Doris Sosin was many things — an activist, a preservationist, a tree lover, a witness of the Pearl Harbor attacks, a folk art collector, a neighborhood advocate and a force of nature.

Those who look closely will be able to see her legacy across every corner of Santa Monica.

It is in the enduring presence of historic landmarks, thanks to her lobbying to prevent a weakening of the Landmark Ordinance. It is in the preservation of North of Montana neighborhood family homes thanks to a zoning ordinance she rallied support around. It is in the lasting arts education programming in local schools and Santa Monica College, thanks to the dollars she generously gave. And, it is in the passing of community knowledge on Santa Monica’s historic places, thanks to the Conservancy she wisely founded.

“She was like a maverick: filled with big ideas and expert at recruiting people to get them carried out,” said Santa Monica Conservancy Board Member and friend Nina Fresco. “She was warm and engaging and forthright. When she gave you your marching orders you did it and you knew you could do it and it was inspirational in a way that kept us going for a long time.”

Sosin was an expert at getting things done. She had an encyclopedic knowledge of how the City functions and was always encouraging her friends to join Boards and Commissions so they could gain the know-how and relationships to be able to shape the future of their community.

“She had a can-do attitude about things and if you came to her and said ‘such and such is happening’ she would immediately be like ‘How can we help? Do you need money? Do you need advocacy? How can we best tackle this?’,” said founding member of the Conservancy and friend Lori Nafshun. “She had an immense knowledge about how to get things accomplished and she was incredibly generous.”

Sosin’s accolades and titles are lengthy: the founder of the North of Montana Neighborhood Association, Co-founder of the Santa Monica Conservancy, Urban Forest Task Force Member, Recreation and Parks Commissioner and Textiles Curator at the Skirball Cultural Center. She was recognized as one of the women who shaped Santa Monica by the League of Women Voters, granted a President’s Award by the Conservancy, and honored by the Conservancy at its 2019 Spirit of Preservation Gala.

“She was such an inspiring person to be with. She had a very positive outlook and was very embracing of other people and different ways of looking at the world,” said Conservancy Board Member and friend Ruthann Lehrer. “She had a radiant smile and a spark about her that was just delightful to be with and she was always seeking new adventures, new experiences and to live her life to the fullest.”

Sosin had an adventure-filled childhood, which at times required great bravery and fortitude.
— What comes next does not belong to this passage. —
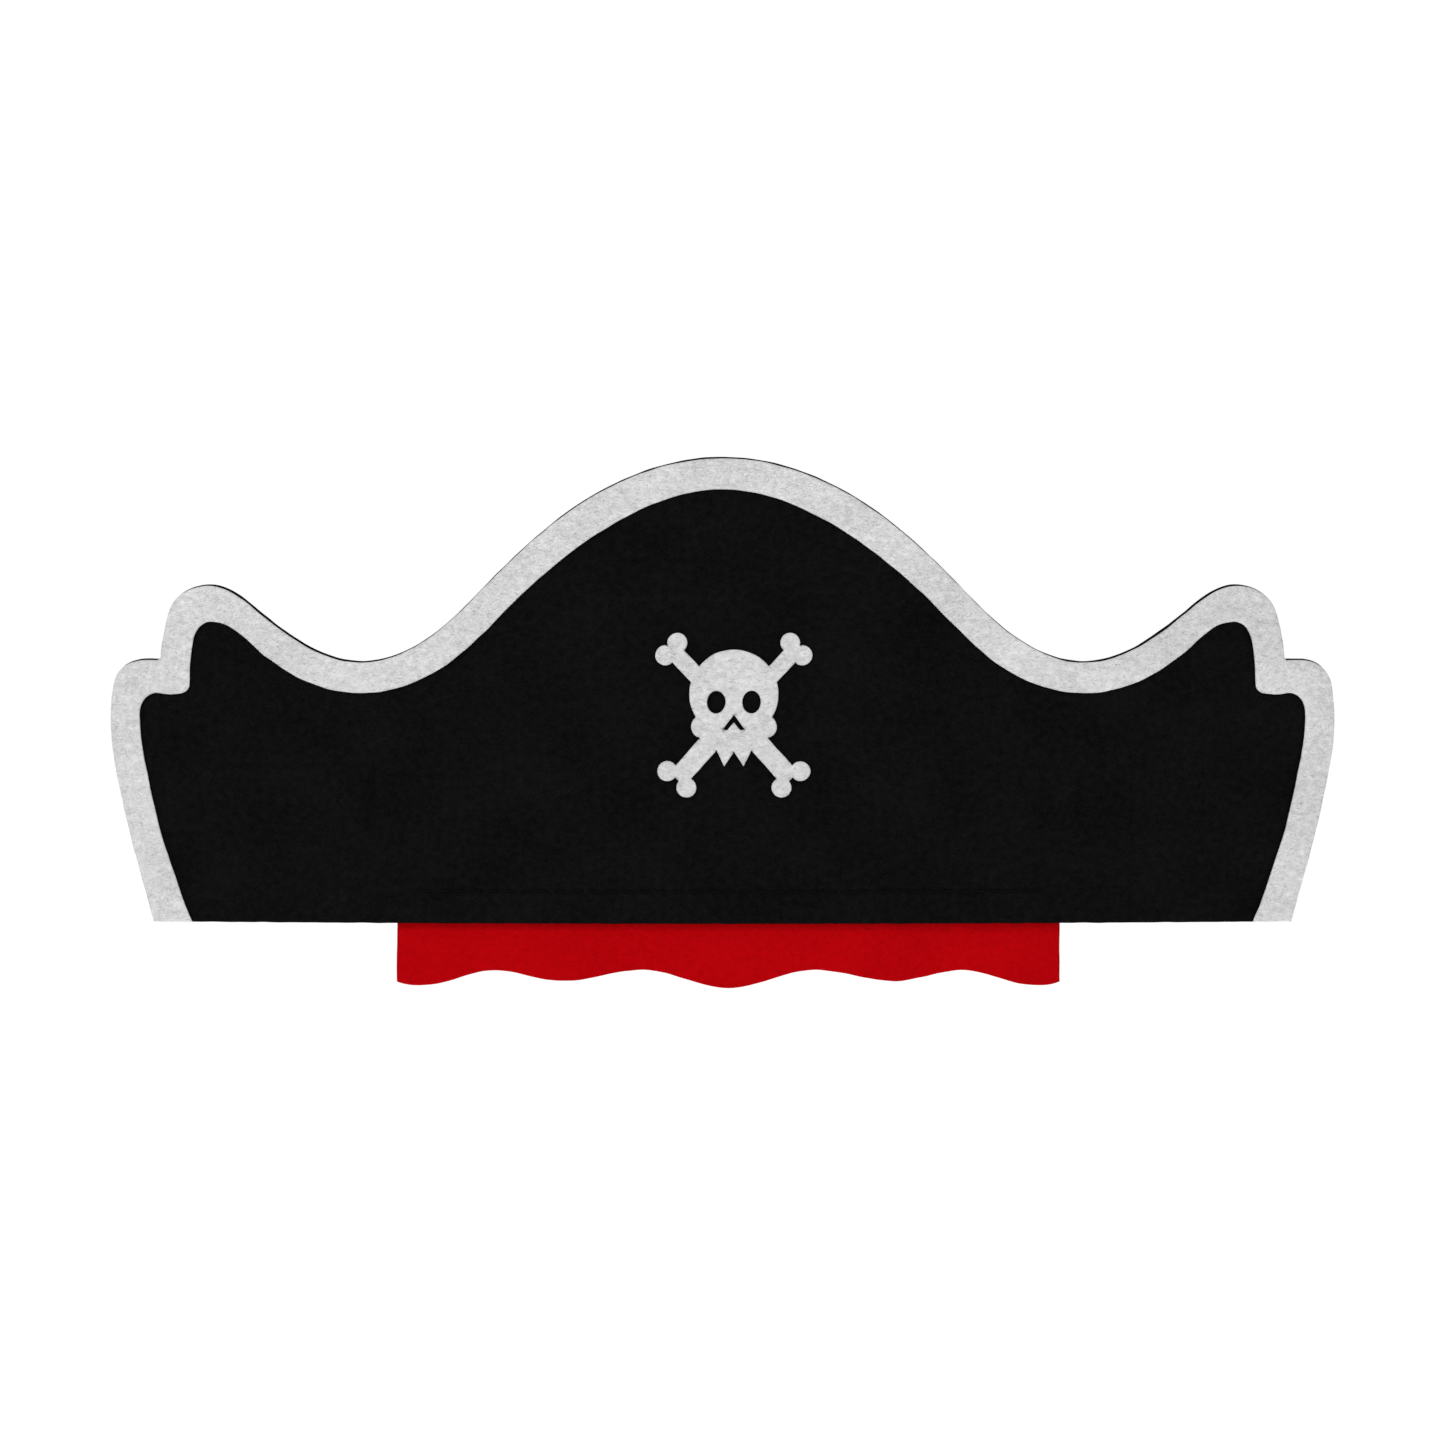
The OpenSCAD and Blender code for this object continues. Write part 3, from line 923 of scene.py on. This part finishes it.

The daughter of a Navy admiral, she was constantly on the move while growing up and lived all over the United States.

At the age of ten she was a first person witness to the 1941 attack on Pearl Harbor as this is where her father was stationed at the time. Following the attack, Sosin had one day’s notice to flee the island home she had come to adore. She braved a 13 day crossing back to America on an overpacked military vessel that constantly had to shift directions to avoid Japanese submarines, prepare for air raids and submarine attacks and use blackout lights to avoid detection.

Following the war, Sosin’s father was reassigned to Hawaii and Sosin lived there again at age sixteen before completing high school and attending Hood College in Maryland. She later relocated to Southern California and went on two earn two master’s degrees in art and education from UCLA.

She worked for many years as a devoted elementary school teacher for LAUSD and continued to donate her time and money to arts education programs for many years following her retirement.

Sosin died on Jan. 21 at the age of 90 and is survived by her daughters Leah Fischer and Jessica Davies; Noah, Lauren, Jeremy, Louis and Jackson; and her great grandchildren Maya, Lily, Hannah and Sophie.